Using the records that appear below, write out exactly the lines from the one with "Write part 3" through the one with "up through it.", keeping both end lines.

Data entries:
------------------------
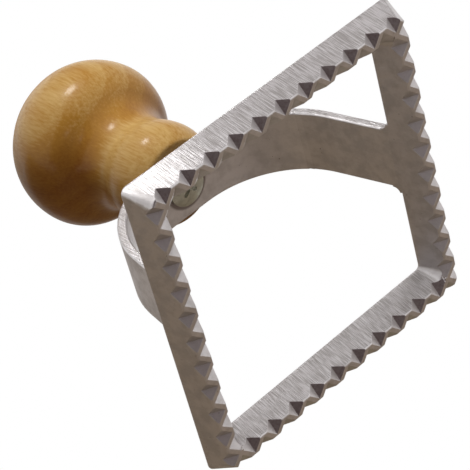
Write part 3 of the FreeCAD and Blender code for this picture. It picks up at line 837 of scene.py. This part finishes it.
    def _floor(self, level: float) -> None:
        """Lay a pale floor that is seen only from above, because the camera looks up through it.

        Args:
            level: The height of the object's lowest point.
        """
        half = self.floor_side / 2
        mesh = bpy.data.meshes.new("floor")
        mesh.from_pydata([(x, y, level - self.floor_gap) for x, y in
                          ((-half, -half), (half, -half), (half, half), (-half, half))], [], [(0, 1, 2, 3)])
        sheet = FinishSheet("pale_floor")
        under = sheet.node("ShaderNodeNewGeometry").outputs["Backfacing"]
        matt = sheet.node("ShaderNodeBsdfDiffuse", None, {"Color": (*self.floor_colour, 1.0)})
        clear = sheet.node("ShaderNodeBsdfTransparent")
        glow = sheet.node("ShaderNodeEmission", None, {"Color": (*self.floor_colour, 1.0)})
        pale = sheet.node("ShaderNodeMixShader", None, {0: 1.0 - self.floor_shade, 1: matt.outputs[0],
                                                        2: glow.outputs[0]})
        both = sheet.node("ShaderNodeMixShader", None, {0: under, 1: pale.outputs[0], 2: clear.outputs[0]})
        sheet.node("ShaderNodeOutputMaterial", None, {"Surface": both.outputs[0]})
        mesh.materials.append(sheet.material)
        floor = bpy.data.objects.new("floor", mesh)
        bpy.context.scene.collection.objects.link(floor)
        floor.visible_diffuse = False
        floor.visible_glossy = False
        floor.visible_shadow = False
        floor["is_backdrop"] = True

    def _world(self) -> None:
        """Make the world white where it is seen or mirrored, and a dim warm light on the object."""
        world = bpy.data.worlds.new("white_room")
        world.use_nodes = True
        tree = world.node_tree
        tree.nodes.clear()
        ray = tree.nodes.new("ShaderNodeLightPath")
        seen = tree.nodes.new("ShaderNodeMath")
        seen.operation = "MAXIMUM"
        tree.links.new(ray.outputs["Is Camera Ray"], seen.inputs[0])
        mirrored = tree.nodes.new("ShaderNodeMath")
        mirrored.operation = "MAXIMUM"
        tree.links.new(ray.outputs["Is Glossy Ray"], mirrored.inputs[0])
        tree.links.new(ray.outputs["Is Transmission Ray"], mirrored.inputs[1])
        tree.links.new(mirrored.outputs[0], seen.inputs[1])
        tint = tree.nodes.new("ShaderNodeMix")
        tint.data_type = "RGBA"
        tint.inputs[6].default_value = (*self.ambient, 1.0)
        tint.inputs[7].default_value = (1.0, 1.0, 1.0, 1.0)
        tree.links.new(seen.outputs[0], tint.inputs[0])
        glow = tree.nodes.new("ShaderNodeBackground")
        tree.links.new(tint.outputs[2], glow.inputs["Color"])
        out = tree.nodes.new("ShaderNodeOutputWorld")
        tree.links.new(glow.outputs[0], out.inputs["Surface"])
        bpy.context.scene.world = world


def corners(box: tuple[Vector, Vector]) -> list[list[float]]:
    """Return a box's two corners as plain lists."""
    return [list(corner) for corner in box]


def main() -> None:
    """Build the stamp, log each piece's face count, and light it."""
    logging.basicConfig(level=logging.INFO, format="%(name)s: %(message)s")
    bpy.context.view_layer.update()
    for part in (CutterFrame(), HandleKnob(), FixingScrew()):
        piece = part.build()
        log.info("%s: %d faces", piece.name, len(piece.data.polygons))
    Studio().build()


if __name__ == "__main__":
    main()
------------------------
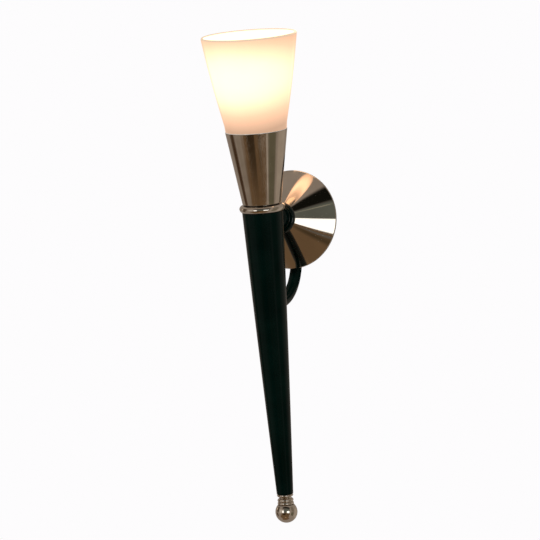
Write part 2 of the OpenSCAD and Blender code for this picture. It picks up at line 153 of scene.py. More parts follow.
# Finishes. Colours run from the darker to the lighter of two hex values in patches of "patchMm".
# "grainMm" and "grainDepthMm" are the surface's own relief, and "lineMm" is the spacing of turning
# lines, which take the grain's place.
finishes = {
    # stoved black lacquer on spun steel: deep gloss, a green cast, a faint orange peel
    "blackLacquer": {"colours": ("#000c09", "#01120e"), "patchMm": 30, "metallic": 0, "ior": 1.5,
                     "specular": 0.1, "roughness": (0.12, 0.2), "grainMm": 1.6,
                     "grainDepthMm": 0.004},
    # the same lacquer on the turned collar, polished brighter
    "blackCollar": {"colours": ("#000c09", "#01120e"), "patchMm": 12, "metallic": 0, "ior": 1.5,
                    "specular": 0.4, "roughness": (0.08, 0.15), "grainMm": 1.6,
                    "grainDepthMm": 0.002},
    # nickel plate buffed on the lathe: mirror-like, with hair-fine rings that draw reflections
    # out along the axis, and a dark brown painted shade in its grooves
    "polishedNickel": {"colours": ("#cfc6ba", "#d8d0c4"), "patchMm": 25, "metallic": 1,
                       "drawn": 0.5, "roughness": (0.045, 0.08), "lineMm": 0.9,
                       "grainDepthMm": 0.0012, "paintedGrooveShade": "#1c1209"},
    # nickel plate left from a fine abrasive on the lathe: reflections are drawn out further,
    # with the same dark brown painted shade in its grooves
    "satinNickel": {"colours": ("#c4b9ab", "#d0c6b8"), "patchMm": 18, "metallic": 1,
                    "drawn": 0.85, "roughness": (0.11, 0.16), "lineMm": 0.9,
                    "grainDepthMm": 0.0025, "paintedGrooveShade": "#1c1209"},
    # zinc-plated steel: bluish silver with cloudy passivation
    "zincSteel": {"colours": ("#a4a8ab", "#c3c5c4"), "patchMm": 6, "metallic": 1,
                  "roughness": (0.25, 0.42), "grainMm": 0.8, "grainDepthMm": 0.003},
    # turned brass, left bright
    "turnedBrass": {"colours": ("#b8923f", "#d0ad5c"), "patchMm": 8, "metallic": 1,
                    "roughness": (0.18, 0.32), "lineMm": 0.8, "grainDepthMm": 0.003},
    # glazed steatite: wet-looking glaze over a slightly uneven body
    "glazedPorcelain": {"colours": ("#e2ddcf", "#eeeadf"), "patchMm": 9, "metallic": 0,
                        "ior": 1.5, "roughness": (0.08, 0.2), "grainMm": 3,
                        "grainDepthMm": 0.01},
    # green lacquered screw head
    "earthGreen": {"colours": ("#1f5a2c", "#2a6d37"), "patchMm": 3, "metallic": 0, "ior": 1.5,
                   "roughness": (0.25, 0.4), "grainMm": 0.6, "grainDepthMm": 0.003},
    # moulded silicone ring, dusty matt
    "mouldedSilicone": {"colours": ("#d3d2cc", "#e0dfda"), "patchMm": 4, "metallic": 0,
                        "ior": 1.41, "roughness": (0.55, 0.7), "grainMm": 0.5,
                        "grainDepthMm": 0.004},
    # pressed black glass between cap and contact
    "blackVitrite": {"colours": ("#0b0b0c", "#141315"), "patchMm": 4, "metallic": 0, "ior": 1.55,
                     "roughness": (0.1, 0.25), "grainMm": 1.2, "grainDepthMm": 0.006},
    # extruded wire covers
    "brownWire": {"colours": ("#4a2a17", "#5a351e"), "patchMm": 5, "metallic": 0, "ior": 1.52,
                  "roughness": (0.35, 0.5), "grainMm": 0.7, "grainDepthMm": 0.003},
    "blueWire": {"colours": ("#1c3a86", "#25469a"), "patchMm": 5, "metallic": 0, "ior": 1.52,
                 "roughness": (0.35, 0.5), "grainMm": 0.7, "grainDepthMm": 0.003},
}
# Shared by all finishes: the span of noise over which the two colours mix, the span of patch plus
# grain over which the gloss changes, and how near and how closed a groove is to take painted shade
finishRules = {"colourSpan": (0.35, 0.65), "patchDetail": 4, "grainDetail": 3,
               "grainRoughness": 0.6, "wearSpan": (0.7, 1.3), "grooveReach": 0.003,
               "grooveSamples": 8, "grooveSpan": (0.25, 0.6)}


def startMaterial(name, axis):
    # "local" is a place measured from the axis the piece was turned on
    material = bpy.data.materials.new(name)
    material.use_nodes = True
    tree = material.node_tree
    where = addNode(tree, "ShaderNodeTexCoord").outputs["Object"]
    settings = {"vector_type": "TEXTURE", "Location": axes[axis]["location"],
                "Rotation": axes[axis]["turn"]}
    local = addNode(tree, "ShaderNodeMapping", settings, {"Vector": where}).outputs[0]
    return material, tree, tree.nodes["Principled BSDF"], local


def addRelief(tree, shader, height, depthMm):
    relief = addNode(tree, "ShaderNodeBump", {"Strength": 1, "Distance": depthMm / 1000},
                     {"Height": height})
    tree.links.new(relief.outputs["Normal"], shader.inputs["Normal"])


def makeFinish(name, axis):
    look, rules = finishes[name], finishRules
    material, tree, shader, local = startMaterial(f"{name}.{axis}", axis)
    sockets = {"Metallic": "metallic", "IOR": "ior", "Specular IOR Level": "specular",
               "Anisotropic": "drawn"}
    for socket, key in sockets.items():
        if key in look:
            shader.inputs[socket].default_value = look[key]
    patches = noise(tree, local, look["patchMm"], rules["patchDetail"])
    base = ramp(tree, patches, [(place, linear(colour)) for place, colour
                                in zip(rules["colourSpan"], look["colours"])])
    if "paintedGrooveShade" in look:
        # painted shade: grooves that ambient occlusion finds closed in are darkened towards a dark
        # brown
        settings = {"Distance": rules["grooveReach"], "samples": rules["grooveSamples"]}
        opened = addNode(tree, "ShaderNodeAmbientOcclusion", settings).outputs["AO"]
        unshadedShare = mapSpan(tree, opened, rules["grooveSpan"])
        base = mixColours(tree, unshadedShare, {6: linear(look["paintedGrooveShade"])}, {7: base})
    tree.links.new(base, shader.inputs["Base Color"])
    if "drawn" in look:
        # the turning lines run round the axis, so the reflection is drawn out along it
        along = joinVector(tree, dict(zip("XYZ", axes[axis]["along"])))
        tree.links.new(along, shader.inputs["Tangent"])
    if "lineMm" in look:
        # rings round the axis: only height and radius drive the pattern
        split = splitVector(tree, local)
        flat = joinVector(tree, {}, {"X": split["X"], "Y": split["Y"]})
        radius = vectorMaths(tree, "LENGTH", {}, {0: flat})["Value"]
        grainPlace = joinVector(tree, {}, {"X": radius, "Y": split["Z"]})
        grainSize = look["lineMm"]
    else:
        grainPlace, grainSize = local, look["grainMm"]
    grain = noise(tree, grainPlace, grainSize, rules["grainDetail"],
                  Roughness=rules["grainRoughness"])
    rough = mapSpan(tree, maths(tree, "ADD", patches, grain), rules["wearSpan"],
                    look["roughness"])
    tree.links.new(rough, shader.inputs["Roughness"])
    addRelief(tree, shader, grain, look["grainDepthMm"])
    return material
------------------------
» **Correct result**
Write part 3 of the FreeCAD and Blender code for this picture. It picks up at line 837 of scene.py. This part finishes it.
    def _floor(self, level: float) -> None:
        """Lay a pale floor that is seen only from above, because the camera looks up through it.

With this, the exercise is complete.